I’m excited for today’s menu. The first recipe, Sesame Seared Tuna, is a no-brainer but looks very fancy. The second recipe, Oriental Pasta Salad, can be made as a side dish, but can also be used for an outdoor picnic, a main dish (just add some chilled shrimp or chicken) or whatever else you want it to be.

I have a new favorite food – soba noodles! I made a recipe from Cooking Light earlier in the week and couldn’t believe I’d been neglecting these delicious (and might I add healthy) noodles all this time! I document my education about soba noodles here.

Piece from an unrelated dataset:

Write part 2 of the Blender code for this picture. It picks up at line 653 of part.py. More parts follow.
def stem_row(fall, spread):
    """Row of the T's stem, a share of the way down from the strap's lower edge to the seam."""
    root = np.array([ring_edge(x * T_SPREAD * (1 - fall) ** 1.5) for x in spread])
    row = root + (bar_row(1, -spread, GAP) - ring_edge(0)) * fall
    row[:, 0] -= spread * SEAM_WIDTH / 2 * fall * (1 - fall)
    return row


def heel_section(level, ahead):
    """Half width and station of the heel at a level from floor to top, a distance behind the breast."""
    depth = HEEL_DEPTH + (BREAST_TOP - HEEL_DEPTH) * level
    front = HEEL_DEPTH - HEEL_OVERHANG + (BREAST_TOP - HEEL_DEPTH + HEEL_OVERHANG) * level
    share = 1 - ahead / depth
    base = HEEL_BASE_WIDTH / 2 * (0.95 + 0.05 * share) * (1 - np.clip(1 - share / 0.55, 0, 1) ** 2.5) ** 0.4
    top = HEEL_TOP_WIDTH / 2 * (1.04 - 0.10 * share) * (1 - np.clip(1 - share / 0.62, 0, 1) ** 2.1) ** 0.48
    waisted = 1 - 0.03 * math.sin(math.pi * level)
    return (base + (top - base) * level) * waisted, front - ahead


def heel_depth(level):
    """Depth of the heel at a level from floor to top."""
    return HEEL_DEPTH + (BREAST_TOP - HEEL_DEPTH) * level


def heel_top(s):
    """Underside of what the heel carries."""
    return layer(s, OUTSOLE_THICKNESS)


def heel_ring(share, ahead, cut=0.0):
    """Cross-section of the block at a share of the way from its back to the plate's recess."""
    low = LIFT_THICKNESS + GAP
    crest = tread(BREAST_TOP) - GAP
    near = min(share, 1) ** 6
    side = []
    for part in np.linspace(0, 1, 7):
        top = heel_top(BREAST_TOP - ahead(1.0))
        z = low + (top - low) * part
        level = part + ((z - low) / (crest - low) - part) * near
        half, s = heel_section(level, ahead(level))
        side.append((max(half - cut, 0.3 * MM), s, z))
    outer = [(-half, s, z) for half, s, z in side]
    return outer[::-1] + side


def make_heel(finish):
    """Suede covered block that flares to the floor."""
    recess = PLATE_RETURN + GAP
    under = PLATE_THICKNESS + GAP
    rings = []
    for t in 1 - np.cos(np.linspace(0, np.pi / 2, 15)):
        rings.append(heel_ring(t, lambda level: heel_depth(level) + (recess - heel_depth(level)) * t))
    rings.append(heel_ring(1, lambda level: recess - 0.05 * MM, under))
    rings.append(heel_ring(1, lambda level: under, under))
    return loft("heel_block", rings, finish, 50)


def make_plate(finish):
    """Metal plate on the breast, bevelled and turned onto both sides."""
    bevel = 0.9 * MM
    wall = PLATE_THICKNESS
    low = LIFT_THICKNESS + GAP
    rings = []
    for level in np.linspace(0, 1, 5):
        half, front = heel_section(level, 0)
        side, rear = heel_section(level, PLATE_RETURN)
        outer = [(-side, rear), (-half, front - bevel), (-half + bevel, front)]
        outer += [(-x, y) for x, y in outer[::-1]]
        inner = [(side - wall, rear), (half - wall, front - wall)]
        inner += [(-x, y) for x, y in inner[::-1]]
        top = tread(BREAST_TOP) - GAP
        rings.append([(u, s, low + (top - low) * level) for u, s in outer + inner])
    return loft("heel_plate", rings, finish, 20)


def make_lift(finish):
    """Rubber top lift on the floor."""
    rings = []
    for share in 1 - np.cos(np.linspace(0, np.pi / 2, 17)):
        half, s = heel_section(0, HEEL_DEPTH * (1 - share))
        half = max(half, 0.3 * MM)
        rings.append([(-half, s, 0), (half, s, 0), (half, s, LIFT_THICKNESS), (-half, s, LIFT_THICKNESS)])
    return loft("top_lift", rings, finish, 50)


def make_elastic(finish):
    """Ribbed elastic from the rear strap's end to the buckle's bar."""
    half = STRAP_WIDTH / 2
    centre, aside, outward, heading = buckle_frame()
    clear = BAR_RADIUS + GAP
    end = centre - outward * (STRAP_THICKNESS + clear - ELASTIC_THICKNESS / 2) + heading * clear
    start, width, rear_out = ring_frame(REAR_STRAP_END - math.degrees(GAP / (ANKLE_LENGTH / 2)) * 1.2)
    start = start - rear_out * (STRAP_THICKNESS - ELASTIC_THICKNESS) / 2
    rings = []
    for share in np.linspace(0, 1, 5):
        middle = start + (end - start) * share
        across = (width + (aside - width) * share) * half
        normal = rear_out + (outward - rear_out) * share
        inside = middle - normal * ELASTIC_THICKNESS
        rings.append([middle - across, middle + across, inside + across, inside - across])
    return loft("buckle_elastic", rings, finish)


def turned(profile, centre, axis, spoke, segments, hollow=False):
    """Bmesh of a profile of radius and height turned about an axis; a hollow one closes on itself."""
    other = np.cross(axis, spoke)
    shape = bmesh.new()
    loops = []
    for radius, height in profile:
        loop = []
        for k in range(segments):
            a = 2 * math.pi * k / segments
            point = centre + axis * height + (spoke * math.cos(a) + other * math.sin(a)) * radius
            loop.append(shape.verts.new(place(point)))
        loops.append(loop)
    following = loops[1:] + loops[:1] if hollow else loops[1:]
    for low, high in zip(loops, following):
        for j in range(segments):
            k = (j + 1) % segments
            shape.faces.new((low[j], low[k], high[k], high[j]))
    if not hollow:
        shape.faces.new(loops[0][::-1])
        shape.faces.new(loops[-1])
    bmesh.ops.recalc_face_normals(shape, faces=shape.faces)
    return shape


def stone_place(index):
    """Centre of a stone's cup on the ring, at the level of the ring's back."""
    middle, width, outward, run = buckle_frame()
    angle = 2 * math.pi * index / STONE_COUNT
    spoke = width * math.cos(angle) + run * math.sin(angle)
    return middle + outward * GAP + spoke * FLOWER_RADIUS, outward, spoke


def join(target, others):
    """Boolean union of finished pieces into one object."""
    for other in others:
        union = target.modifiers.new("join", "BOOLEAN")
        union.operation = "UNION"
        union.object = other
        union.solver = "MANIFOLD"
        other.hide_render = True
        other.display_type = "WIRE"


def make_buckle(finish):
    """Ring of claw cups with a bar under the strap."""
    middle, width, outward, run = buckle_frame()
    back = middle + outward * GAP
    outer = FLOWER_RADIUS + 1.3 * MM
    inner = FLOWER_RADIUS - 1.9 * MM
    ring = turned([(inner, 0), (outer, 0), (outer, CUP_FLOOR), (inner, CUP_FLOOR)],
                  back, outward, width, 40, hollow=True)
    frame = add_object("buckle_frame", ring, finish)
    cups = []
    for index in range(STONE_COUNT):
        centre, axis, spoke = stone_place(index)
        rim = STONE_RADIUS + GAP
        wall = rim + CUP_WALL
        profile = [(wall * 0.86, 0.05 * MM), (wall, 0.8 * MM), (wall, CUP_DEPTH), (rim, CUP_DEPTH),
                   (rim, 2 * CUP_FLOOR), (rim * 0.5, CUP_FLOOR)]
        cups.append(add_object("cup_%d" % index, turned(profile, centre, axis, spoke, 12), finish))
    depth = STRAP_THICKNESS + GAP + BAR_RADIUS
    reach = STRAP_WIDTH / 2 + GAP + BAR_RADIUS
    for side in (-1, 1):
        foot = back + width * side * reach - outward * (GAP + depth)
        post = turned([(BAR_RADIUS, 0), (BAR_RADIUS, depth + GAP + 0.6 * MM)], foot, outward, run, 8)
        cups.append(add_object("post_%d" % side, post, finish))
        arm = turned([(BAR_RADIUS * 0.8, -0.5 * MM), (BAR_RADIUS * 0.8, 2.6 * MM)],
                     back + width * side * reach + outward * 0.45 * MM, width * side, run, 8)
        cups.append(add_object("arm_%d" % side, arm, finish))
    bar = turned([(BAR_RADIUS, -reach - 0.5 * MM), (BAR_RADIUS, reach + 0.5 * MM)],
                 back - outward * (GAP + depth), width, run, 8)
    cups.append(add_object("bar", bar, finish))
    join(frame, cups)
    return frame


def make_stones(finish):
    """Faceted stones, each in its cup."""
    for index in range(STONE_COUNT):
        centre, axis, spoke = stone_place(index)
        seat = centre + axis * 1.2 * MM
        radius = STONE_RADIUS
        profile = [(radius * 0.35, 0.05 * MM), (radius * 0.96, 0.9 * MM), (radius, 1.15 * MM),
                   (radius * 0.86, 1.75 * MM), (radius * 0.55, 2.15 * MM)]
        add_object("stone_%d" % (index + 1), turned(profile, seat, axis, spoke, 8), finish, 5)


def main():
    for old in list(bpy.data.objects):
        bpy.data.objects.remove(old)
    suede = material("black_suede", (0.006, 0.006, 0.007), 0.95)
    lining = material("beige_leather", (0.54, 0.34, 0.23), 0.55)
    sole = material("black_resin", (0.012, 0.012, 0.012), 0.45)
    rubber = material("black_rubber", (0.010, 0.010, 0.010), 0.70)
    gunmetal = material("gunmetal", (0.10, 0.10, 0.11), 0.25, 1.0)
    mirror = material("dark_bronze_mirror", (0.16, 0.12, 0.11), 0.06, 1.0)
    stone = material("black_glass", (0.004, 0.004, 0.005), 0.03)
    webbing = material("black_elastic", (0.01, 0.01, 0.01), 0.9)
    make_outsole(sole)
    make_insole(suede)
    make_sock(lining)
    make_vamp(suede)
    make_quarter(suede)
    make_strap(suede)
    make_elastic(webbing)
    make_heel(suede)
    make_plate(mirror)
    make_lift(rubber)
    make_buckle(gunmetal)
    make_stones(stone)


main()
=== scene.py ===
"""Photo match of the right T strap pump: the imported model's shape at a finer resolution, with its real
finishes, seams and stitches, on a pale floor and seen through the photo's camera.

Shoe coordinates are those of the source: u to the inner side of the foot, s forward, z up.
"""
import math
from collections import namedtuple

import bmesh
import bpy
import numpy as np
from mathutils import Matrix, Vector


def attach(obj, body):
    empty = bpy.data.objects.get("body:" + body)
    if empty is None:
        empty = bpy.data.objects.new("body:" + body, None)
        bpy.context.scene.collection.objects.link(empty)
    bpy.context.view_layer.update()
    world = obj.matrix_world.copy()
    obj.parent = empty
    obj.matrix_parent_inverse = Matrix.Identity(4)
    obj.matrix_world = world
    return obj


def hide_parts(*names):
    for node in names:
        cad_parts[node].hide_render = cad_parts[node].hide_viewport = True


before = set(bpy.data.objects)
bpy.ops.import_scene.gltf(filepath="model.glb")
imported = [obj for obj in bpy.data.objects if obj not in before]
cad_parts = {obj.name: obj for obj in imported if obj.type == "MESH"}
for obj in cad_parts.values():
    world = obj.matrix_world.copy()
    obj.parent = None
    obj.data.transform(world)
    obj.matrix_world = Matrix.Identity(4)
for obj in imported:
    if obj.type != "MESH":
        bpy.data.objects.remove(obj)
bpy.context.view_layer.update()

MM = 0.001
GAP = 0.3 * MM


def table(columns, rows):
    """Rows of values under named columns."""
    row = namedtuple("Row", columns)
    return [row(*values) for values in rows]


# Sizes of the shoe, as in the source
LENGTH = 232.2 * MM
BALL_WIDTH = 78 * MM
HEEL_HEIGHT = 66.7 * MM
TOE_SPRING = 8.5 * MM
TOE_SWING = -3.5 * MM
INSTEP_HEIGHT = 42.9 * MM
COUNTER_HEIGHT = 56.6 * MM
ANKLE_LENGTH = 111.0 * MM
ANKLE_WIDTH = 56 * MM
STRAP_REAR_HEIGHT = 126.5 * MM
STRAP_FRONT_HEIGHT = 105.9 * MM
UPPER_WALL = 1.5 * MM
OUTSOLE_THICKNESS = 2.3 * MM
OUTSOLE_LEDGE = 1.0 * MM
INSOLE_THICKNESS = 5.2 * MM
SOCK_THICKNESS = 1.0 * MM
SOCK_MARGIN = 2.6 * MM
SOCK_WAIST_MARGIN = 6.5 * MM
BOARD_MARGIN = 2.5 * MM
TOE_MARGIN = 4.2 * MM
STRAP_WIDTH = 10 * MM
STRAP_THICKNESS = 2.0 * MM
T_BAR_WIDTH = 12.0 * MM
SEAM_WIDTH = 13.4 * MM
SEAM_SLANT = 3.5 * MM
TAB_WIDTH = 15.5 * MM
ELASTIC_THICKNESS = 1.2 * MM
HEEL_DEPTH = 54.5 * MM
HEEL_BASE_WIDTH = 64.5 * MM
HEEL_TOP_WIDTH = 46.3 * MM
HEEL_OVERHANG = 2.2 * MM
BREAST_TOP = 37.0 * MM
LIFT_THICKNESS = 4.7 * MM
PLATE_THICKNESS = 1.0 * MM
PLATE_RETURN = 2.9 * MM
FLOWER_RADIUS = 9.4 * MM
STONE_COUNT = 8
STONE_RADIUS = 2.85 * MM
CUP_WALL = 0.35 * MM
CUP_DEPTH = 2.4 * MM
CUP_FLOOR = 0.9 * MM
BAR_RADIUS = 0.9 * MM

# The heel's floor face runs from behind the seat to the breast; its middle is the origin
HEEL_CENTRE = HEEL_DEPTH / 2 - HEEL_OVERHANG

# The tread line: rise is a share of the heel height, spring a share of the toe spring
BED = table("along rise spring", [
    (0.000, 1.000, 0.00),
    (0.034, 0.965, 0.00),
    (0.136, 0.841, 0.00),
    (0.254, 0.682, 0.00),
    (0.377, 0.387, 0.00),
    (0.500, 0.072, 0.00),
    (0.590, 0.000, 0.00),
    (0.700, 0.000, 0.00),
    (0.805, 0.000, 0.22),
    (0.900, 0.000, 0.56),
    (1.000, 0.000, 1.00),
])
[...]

I have so many friends that love to cook so I’ve decided to periodically ask them to be a ‘guest chef’ on Hillman’s Helpings. Next week, my good friend (who is also a personal chef and Baltimore-area caterer) Beej Flamholz will be lending his hand to Hillman’s Helpings. He’s really great – you don’t want to miss it!


Lauren Hillman

Sesame Seared Tuna
Serves 2

I has been my experience that tuna is one of the easiest fish to cook. Be sure to buy it from a reputable store (i.e. your local fish market and/or gourmet foods store) and you should be good to go.

Good tuna (yellowfin or bluefin) is usually around $20/pound but for this recipe you’ll only need 1/2 pound. Try and buy your tuna the same day you plan on making it, so it will be as fresh as possible.
Cut your tuna into two equal sized pieces. Place it in a marinade of your favorite teriyaki sauce (I use Yoshida’s sauce, which can be found in most grocery stores). Marinate the tuna for at least 30 minutes.

Put a combination of black and white sesame seeds on a plate (or paper towel), enough to cover both sides of both pieces of tuna, roughly 1/3 cup.

Heat 1 tb. vegetable oil in a skillet over medium-high heat. Remove the tuna from the marinade and press the sesame seeds on both sides so that they completely cover the tuna.

When the vegetable oil is hot, carefully place both pieces of tuna into the skillet. Don’t be alarmed if some of the sesame seeds pop out of the skillet – they are just reacting to the hot oil.

Keep a close eye on the tuna – you probably want to cook it for 2-3 minutes per side, depending on how you like it cooked. For the “seared” effect, make sure to flip the tuna after 2 minutes to leave the middle of the fish raw and the outside cooked.

Bon Appetit!

Oriental Pasta Salad
Serves an Army!

This recipe comes from my mom. I believe she found it in a Bon Appetit cookbook a long long time ago. She’s been making it for years for parties, bar-b- ques, etc… and it is always a hit. Feel free to substitute soba noodles (my new favorite!) or whole wheat spaghetti if you’d like.

Cook one package of angel hair pasta according to the directions. In the last three minutes of cooking, add 4 heads of broccoli florets. Drain the pasta and the broccoli and run cold water over it to stop it from cooking any further.

While the pasta is cooking, prepare the dressing. Combine the following ingredients in a bowl and whisk until incorporated.

1/2 + 3 tbs. soy sauce
3/4 c. rice vinegar
1/2 c. corn oil
1/4 c. sesame oil
1/2 tbs. ginger powder
2 tbs. sugar
1/2 tsb. salt
2 tbs. pepper
1/2 tsp. garlic
1/4 tsp. tabasco sauce

Combine the dressing with the pasta and broccoli and mix in 3 chopped scallions. Serve!